In its final guidance to banks in November, the FDIC said, "The cost of the deposit advance is typically based on a fee structure, rather than an interest rate. Generally advances are made in fixed dollar increments and a flat fee is assessed for each advance. For example, a customer may obtain advances in increments of $20 with a fee of $10 per every $100 advanced. The cost of the deposit advance can be more expensive than other forms of credit, such as a credit card or a traditional line of credit."
This means the cost of a payday loan made by a bank would be very high, if expressed as an annual percentage rate.
Unlike non-bank payday lenders, the banks have some certainty in knowing a customer's deposit advance loan will be repaid when the next direct deposit comes in, thus simplifying a bank's underwriting process. But that will no longer be the case.
"Deposit advance products share a number of characteristics seen in traditional payday loans, including high fees; short, lump-sum repayment terms; and inadequate attention to the consumer's ability to repay. As such, banks need to be aware that deposit advance products can pose a variety of credit, reputational, operational, compliance and other risks," the FDIC said when announcing its new rules in November.
Under the FDIC's new rules, a bank must assess a deposit advance loan customer's eligibilty for the loans every six months, including a detailed analysis of checking-account inflows and outflows, factoring in overdrafts and drafts from savings account. The FDIC also requires a "cooling off period," meaning the bank can only make one payday loan to a customer per month.
"Additionally, a bank should monitor for repeated customer usage, which may indicate a need for alternative credit arrangements or other services, and inform customers of these available options when appropriate."
The OCC in December issued similar rules in December.
The upshot of all this is that the big banks are now shying away from making deposit advance loans. Wells Fargo (WFC - Get Report) on Friday said deposit advance loans would not be available for accounts opened after Feb. 1., and that current payday loan customers "will be able to access the service until mid-year."
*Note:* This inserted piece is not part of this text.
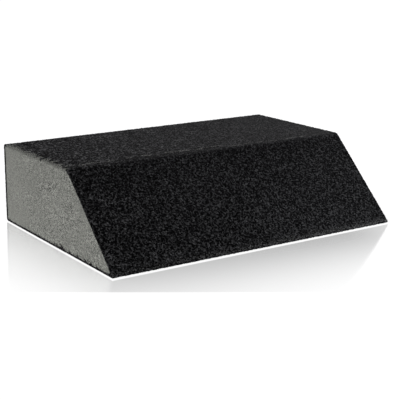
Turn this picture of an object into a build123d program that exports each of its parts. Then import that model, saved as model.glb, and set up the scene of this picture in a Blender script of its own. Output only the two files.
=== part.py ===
from build123d import *
import os

# Sanding sponge with one bevelled long edge: a block of resilient foam, and an abrasive coat that
# wraps its four long faces. Both ends are bare foam, where the block is cut to length.
# Length runs along X, the bevel faces -Y, and the block rests on its widest face, on Z = 0.

# Driving sizes, in millimetres, over the coat
LENGTH = 100.0  # from cut end to cut end
BASE_DEPTH = 70.0  # widest face, from the back to where the plane of the bevel meets the base
TOP_DEPTH = 44.0  # narrow face opposite, from the back to where the plane of the bevel meets it
HEIGHT = 25.0
COAT = 0.5  # grit and the resin that bonds it

# Easing of the four long edges, over the coat
BACK_RADIUS = 1.0
CREST_RADIUS = 2.2  # blunt edge between the top and the bevel
TOE_RADIUS = 0.4  # the acute edge that reaches into corners


def coated_section():
    """Right trapezium with eased corners, in depth and height, centred on its depth."""
    corners_and_radii = (
        ((0, 0), TOE_RADIUS),
        ((BASE_DEPTH, 0), BACK_RADIUS),
        ((BASE_DEPTH, HEIGHT), BACK_RADIUS),
        ((BASE_DEPTH - TOP_DEPTH, HEIGHT), CREST_RADIUS),
    )
    corners = [corner for corner, _ in corners_and_radii]
    radii = [radius for _, radius in corners_and_radii]
    section = make_face(FilletPolyline(*corners, radius=radii, close=True))
    return Pos(-section.bounding_box().center().X, 0) * section


def block(section):
    """The section carried along the whole length, half to each side of the middle."""
    return extrude(Plane.YZ * section, LENGTH / 2, both=True)


outside = coated_section()
inside = offset(outside, -COAT)

foam_block = block(inside)
abrasive_coat = block(outside) - foam_block

os.makedirs("parts", exist_ok=True)
for name, solid in (("foam_block", foam_block), ("abrasive_coat", abrasive_coat)):
    export_step(solid, f"parts/{name}.step")
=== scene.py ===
"""Sanding sponge: a grey foam block with one bevelled long edge, coated in black grit on its four long faces.

The two cut ends are bare foam. Length runs along X, the bevel faces -Y and the sponge lies on its widest
face."""

import math
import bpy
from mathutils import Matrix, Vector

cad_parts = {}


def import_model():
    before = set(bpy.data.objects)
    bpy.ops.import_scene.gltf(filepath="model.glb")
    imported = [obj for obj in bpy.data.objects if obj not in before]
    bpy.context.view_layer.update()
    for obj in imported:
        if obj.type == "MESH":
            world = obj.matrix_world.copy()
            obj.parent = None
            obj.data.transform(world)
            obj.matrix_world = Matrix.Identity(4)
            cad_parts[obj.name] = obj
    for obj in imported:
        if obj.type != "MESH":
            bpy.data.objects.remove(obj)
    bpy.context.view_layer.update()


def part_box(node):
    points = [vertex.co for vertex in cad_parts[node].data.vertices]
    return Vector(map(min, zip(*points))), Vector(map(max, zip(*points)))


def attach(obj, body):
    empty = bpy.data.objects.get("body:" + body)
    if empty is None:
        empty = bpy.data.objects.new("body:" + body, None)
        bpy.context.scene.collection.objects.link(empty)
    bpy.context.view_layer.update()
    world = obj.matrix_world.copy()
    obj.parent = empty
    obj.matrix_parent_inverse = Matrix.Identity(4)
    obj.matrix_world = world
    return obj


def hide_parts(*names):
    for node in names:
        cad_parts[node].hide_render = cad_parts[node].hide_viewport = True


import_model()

from types import SimpleNamespace

import bpy
import numpy as np
from bpy.props import FloatProperty, FloatVectorProperty, IntProperty, PointerProperty
from mathutils import Vector

bl_info = {
    "name": "Sanding Sponge",
    "version": (1, 0, 0),
    "blender": (4, 5, 0),
    "location": "3D View > Sidebar > Sanding Sponge",
    "description": "Builds a foam sanding sponge with a bevelled edge and an abrasive coat",
    "category": "Add Mesh",
}

COAT_LOW, COAT_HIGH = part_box("abrasive_coat")
FOAM_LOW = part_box("foam_block")[0]

MM = 0.001
FACES = ("base", "back", "top", "bevel")  # in their order round the section
MAP_NAME = "OFBake"
MAP_TOP = 0.985  # where a mesh's flat caps and sides lie in its texture map, above its worked surfaces
WHITE = (1.0, 1.0, 1.0, 1.0)
SHOWN = 0.78  # share of the grains' tones left by the painted shade in the pits and the finer grit over them


# ---- Sizes and colours that a user would change


def length_setting(name, description, millimetres):
    """A length in metres, shown with its unit, whose default is given in millimetres."""
    return FloatProperty(
        name=name, description=description, default=millimetres * MM, min=0.0, precision=5,
        subtype="DISTANCE", unit="LENGTH")


def colour_setting(name, description, rgb):
    """A scene-linear colour."""
    return FloatVectorProperty(
        name=name, description=description, default=rgb, size=3, min=0.0, max=1.0, subtype="COLOR")


def share_setting(name, description, share, most=1.0):
    """A plain number from nought up."""
    return FloatProperty(name=name, description=description, default=share, min=0.0, max=most)


def angle_setting(name, description, degrees):
    """An angle, kept in radians, whose default is given in degrees."""
    return FloatProperty(
        name=name, description=description, default=math.radians(degrees), subtype="ANGLE", unit="ROTATION")


class SpongeShape(bpy.types.PropertyGroup):
    """Overall sizes of the sponge, over its coat"""

    length: length_setting("Length", "From cut end to cut end", (COAT_HIGH.x - COAT_LOW.x) / MM)
    height: length_setting("Height", "From the base to the top", (COAT_HIGH.z - COAT_LOW.z) / MM)
    coat: length_setting("Coat", "Thickness of grit and resin together", (FOAM_LOW.z - COAT_LOW.z) / MM)
    base_depth: length_setting("Base depth", "From the back to where the bevel's plane meets the base", 70.0)
    top_depth: length_setting("Top depth", "From the back to where the bevel's plane meets the top", 44.0)
    back_radius: length_setting("Back radius", "Easing of the two square edges", 1.0)
    crest_radius: length_setting("Crest radius", "Easing of the blunt edge between top and bevel", 2.2)
    toe_radius: length_setting("Toe radius", "Easing of the acute edge under the bevel", 0.4)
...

U.S. Bancorp (USB) of Minneapolis on Friday said it would begin "to wind down its short-term, small-dollar deposit advance product, Checking Account Advance, to align with final regulatory guidance issued by the Office of Comptroller of the Currency (OCC) and the Federal Deposit Insurance Corporation (FDIC)." USB will no longer offer the service to new checking accounts after Jan. 31, and will completely discontinue making payday loans on May 30.
Fifth Third Bancorp (FITB - Get Report) is also discontinuing its deposit advance lending, as is Regions Financial (RF).
"On the surface, the new regulation seems to make sense. Tell the banks that they can no longer make these loans and the consumers will no longer borrow money at high rates," Bove wrote in a note to clients on Tuesday. "The problem with this simplistic view is that no mechanism has been provided by the Agencies to replace bank lending to troubled households."
Bove argues that the regulators should have conducted a study " to determine why low income households borrow money at these rates."
It certainly is an interesting phenomenon. A deposit advance loan customer presumably can't use a credit card to tie himself or herself over until the next pay period. The customer may have a low credit score, may not have any access to traditional consumer credit, or may simply be going through a "bad period," for which a short-term loan is an excellent solution, despite the high fees. But what really concerns regulators, and Bove, are the consumers who form a "habit" of taking repeat payday loans in an endless cycle. These consumers have fallen into a very expensive trap.
I have witnessed something similar with mortgage loan customers who make payments late every month, incurring late fees for years and years. It's possible that some of these customers could "tighten their belts," in some way, long enough to escape the cycle, but it certainly isn't easy. Otherwise they would do so.
"If one makes the assumption that the households who are using these programs are borrowing because they actually need the money (a point that could be clarified if the Agencies actually studied the issue) then the next study that has not been made would be focused on where the troubled household will get the funds if they cannot borrow from the banks," Bove wrote. He identified the other possible lenders as "payday loan organizations, pawn shops, the mafia, and other sources, all of whom charge rates well above the 300% at the banks."
The FDIC previously issued plenty of guidance on how banks can make "small dollar" loans at reasonable rates to consumers, while factoring-in the risks associated with these loans. But the big banks have been sufficiently dismayed by the new deposit advance rules to simply exit the payday loan business, rather than setting up extensive underwriting and monitoring programs, while simultaneously seeing their deposit advance lending businesses curtailed by the "cooling off period."
Bove went so far as to take the "well-paid bureaucrats living on government salaries" to task for having a "vendetta to eliminate low income households access to funds."
The regulators are effectively telling "poor people that they should go to the grey and black markets to get money because the funds will not be forthcoming from the banks," Bove added.